The budget control automation aims to address uncontrolled AWS account sprawl and unsustainable cost reduction efforts. It provides account owners with detailed alerts, including information on account spending and cost drivers, enabling them to identify areas for cost reduction. Enforcement will involve attaching an SCP to block new resource creation. The initial scope is limited to lab accounts, with other accounts continuing to receive standard out-of-budget alerts.

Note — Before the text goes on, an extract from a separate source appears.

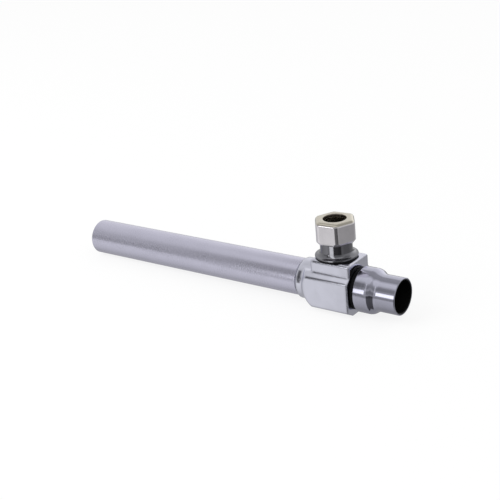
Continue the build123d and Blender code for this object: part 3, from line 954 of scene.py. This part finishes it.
    def make_neck_card(self, context):
        """Tall narrow card in front, flagged so that only the nipple mirrors it."""
        clear_selection()
        stripe = valve_centre + Vector((1.70, -6.42, 16.2)) * MM
        turn = math.radians(-3.0)
        width, height, brightness = 0.075, 0.50, 1.6
        distance, lift = 0.15, 0.15
        towards = Vector((math.sin(turn), -math.cos(turn), 0.0))
        place = stripe + towards * distance + UP_OUTLET * lift
        facing = (-towards).to_track_quat("-Z", "Y").to_euler()
        bpy.ops.object.light_add(type="AREA", location=place, rotation=facing)
        card = context.object
        card.name = "neck_card"
        card.data.shape = "RECTANGLE"
        card.data.size = width
        card.data.size_y = height
        card.data.energy = math.pi * width * height * brightness
        card.visible_camera = False
        lit = bpy.data.collections.new("neck_card_lights")
        lit.objects.link(bpy.data.objects["outlet_nipple_dressed"])
        card.light_linking.receiver_collection = lit

    def make_floor(self, context):
        """Floor that touches the tube's open end and the body's bottom."""
        clear_selection()
        tube_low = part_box("extension_tube")[0][2]
        body_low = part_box("valve_body")[0][2]
        body_touches_at = valve_x - 6.7 * MM
        tilt = math.atan2(tube_low - body_low, body_touches_at)
        bpy.ops.mesh.primitive_plane_add(size=4.0, location=(0.0, 0.0, tube_low),
                                         rotation=(0.0, tilt, 0.0))
        floor = context.object
        floor.name = "floor"
        bpy.ops.object.transform_apply(location=True, rotation=True, scale=True)
        floor.visible_glossy = False
        made, tree = new_material("floor")
        seen = tree.out(tree.node("ShaderNodeLightPath"), "Is Camera Ray")
        matt = tree.node("ShaderNodeBsdfDiffuse", None, Color=colour(WHITE, 0.18))
        glow = tree.node("ShaderNodeEmission", None, Color=colour(WHITE), Strength=seen * 0.84)
        both = tree.node("ShaderNodeAddShader")
        output = tree.node("ShaderNodeOutputMaterial")
        made.node_tree.links.new(matt.outputs[0], both.inputs[0])
        made.node_tree.links.new(glow.outputs[0], both.inputs[1])
        made.node_tree.links.new(both.outputs[0], output.inputs["Surface"])
        floor.data.materials.append(made)


class VALVE_PT_panel(bpy.types.Panel):
    """The valve's pieces, sizes, finishes and studio"""

    bl_idname = "VALVE_PT_panel"
    bl_label = "Angle Ball Stop Valve"
    bl_space_type = "VIEW_3D"
    bl_region_type = "UI"
    bl_category = "Valve"

    def draw(self, context):
        column = self.layout.column(align=True)
        for operator in operators:
            column.operator(operator.bl_idname)
        scene = context.scene
        for group in (scene.valve_sizes, scene.valve_finishes, scene.valve_studio):
            box = self.layout.box()
            for name in group.__annotations__:
                box.prop(group, name)


groups = {"valve_sizes": ValveSizes, "valve_finishes": ValveFinishes, "valve_studio": ValveStudio}
operators = (VALVE_OT_works, VALVE_OT_body, VALVE_OT_tube, VALVE_OT_nipple, VALVE_OT_nut,
             VALVE_OT_shield, VALVE_OT_stage)


def register():
    for group in groups.values():
        bpy.utils.register_class(group)
    for name, group in groups.items():
        setattr(bpy.types.Scene, name, PointerProperty(type=group))
    for operator in operators:
        bpy.utils.register_class(operator)
    bpy.utils.register_class(VALVE_PT_panel)


def unregister():
    bpy.utils.unregister_class(VALVE_PT_panel)
    for operator in reversed(operators):
        bpy.utils.unregister_class(operator)
    for name, group in groups.items():
        delattr(bpy.types.Scene, name)
        bpy.utils.unregister_class(group)


def main():
    register()
    bpy.ops.valve.works()
    bpy.ops.valve.body()
    bpy.ops.valve.tube()
    bpy.ops.valve.nipple()
    bpy.ops.valve.nut()
    bpy.ops.valve.shield()
    bpy.ops.valve.stage()


if __name__ == "__main__":
    main()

An example alert email includes account details, alert details, warning messages, and detailed reports. There are four types of email alerts: forecast, actual, severe, and enforcement. The alert flow includes forecast alerts at 100% threshold with no action, and actual alerts at 80%, 90%, 95%, and 98% thresholds with escalating recipient lists. At 100%, a severe or enforcement alert is triggered based on a scoring system, with enforcement initially via manual approval and later automated. Budget increases can be requested through an Oli workflow.

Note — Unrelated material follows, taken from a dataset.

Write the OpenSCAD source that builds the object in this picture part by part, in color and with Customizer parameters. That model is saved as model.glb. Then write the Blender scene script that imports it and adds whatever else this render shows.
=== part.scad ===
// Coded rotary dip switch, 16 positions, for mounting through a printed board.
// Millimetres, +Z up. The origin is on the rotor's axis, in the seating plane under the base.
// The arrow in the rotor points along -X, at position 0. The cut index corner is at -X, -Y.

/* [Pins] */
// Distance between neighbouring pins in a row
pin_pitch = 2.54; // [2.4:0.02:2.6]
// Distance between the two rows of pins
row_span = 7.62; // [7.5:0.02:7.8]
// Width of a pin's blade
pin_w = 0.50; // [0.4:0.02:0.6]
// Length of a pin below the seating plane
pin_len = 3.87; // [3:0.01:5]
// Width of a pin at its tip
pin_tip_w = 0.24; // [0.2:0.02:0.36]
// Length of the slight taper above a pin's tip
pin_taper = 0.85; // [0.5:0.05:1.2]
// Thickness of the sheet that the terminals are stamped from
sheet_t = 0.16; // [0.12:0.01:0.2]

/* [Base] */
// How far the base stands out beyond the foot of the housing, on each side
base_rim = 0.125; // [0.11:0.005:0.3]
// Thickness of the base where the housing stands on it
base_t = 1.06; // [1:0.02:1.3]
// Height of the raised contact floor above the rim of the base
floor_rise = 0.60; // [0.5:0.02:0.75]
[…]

The source identity must be tracked. Challenges during development included tracking source identity, customizing AWS budget alerts, choosing an enforcement method (SCP), and providing a grace period before enforcement. Budgets are evaluated every eight hours, and disabled budget actions result in no spend control until the next month. Currently, 80 lab accounts exceed their budgets, and around 100 are expected to exceed 80% of their budget threshold.

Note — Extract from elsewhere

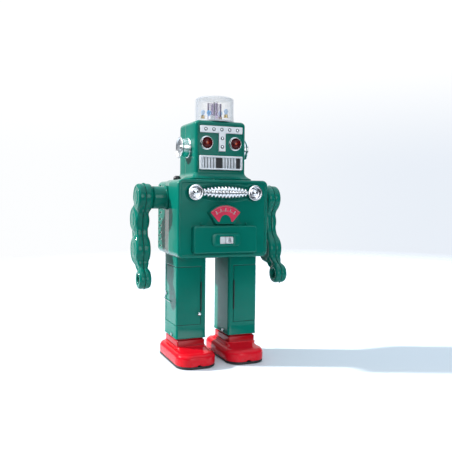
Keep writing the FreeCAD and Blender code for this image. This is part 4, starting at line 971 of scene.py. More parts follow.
def eyes():
    rim_low, rim_high = span("eye_rims")
    lens_low, _ = span("eye_lenses")
    radius = (rim_high[2] - rim_low[2]) / 2
    eye_x, eye_z = rim_high[0] - radius, (rim_low[2] + rim_high[2]) / 2
    proud = PLATE_Y - rim_low[1]
    bezel = fillet([(radius + 0.5, -0.1), (radius + 0.5, 0.35), (radius - 0.3, 0.6),
                    (radius - 0.35, proud - 0.2), (radius - 0.8, proud), (radius - 1.2, proud - 0.7),
                    (radius - 1.3, -0.1)],
                   [0, 0.2, 0.2, 0.35, 0.3, 0.3, 0], 4, closed=False)
    bezel = [(p.x, p.y) for p in bezel] + [(radius + 0.5, -0.1)]
    parts = [lathe(bezel, "-Y", (sign * eye_x, PLATE_Y, eye_z), 48) for _, sign in SIDES]
    add_piece("eye_bezels", *merge(*parts), CHROME, "torso", ["eye_rims"], "chrome", 50)
    lens = radius - 1.2
    crest = PLATE_Y - lens_low[1]
    cut_faces = []
    for _, sign in SIDES:
        rings = []
        for share, height, turn in ((1.0, -0.1, 0), (1.0, 0.55, 0), (0.93, 1.1, 0.5),
                                    (0.68, crest - 0.9, 0), (0.36, crest - 0.2, 0.5), (0.16, crest, 0)):
            rings.append([on_face(sign * eye_x + lens * share * math.cos(TAU * (k + turn) / 14),
                                  eye_z + lens * share * math.sin(TAU * (k + turn) / 14), height)
                          for k in range(14)])
        cut_faces.append(skin(rings))
    verts, faces = merge(*cut_faces)
    split = []
    for face in faces:
        if len(face) == 4:
            split += [[face[0], face[1], face[2]], [face[0], face[2], face[3]]]
        else:
            split.append(face)
    lenses = add_piece("eye_lens_facets", verts, split, RUBY, "torso", ["eye_lenses"], "ruby_lens", 5,
                       smooth=False)
    soften(lenses, 0.12, 8)
    # A small orange disc at the lens tip paints the glow of a lamp behind it.
    glow_profile = [(0.0, crest - 0.6), (1.5, crest - 0.35), (1.5, crest - 0.1), (1.1, crest + 0.06),
             (0.0, crest + 0.1)]
    glow_discs = [lathe(glow_profile, "-Y", (sign * eye_x, PLATE_Y, eye_z), 14) for _, sign in SIDES]
    add_piece("eye_painted_glow", *merge(*glow_discs), LENS_GLOW_PAINT, "torso", slot="ruby_lens")


MOUTH_OPENING = (-23.4, 23.4, 223.6, 235.4)


def mouth():
    low, high = span("mouth_grille")
    proud = PLATE_Y - low[1]
    outer = rounded_rect(low[0], high[0], low[2], high[2], 1.3, 6)
    inner = rounded_rect(*MOUTH_OPENING, 0.8, 6)
    surround = window_slab(outer, inner, -0.1, proud, 0.6, on_face)
    add_piece("mouth_frame", *surround, SILVER, "torso", ["mouth_grille"], "silver_trim")
    teeth = []
    pitch, half = 3.55, 1.42
    for k in range(-6, 7):
        if k in (-1, 0, 6):
            continue
        x = (k - 0.1) * pitch
        rings = []
        for z, swell in ((223.4, 0.0), (223.8, 0.5), (225.0, 0.85), (229.5, 1.0), (234.0, 0.85),
                         (235.2, 0.5), (235.6, 0.0)):
            ring = []
            for step in range(13):
                angle = math.pi * step / 12
                ring.append(Vector((x + half * math.cos(angle), PLATE_Y - 0.15 - (0.3 + 1.25 * swell)
                                    * math.sin(angle), z)))
            rings.append(ring)
        teeth.append(skin(rings))
    add_piece("mouth_bars", *merge(*teeth), SILVER, "torso", slot="silver_trim", sharp=60)
    back = rounded_rect(-23.8, 23.8, 223.2, 235.8, 0.8, 5)
    add_piece("mouth_back", *slab(back, 0.02, 0.14, 0.04, on_face, steps=1), BLACK, "torso",
              ["mouth_liner"], "black_plastic")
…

The implementation will be gradual, starting with alerts only on April 1st. Manual enforcement will follow upon FinOps' approval, with automatic enforcement as the next step.
Diagrams and Detailed Cost Reports
Daniel discussed diagrams and cost reports attached to email alerts, explaining their creation and content. Libraries for lambdas were created to improve code visibility and simplify deployment. The top services of recent months report helps managers understand cost drivers, showing the percentage of budget spent on specific services over time. The top users of current months diagram allows account owners to monitor daily spending by users. A detailed Excel report provides granular information on resource IDs, creators, and associated costs, separated by month.
This is the first time that we were able to get to this level of granularity. Data for the top services report is generated from Athena, while the user's diagram uses data from Cost Explorer.
AWS Budget Alerts and Actions
Alan discussed the implementation of AWS budget alerts and actions. The AWS budget service is primitive in terms of customization, so the team had to parse the bodies of the emails received from it. The budget alert system sends messages to an SNS topic, which triggers a Lambda function. The Lambda extracts data from the email and uses it to create a more detailed message. The step function enriches the data with account information, budget details, and owner/manager contacts.
AWS allows actions to be applied based on alert thresholds. A budget action on 100% triggers either a severe or enforcement email, depending on the scoring system. If budget enforcement is enabled, an SCP is applied to block resource creation. The FINOPS group receives a notification and decides whether to apply the action immediately or negotiate with the account owner.
The scoring system and grace period calculations aim to avoid penalizing accounts that slightly exceed their budget near the end of the month. The scoring considers account size and proximity to the end of the month. Smaller accounts have a better grace period.
FinOps has classified accounts based on cost range. The budgets were last updated on February 23rd. The source identity attribute was implemented to track user activity within AWS accounts, even when assuming different roles. Federated logins use NetIQ access manager to authenticate users and provide access to AWS accounts. The source identity ensures that the original login identity is maintained across role changes, allowing CloudTrail and other services to track user activity accurately.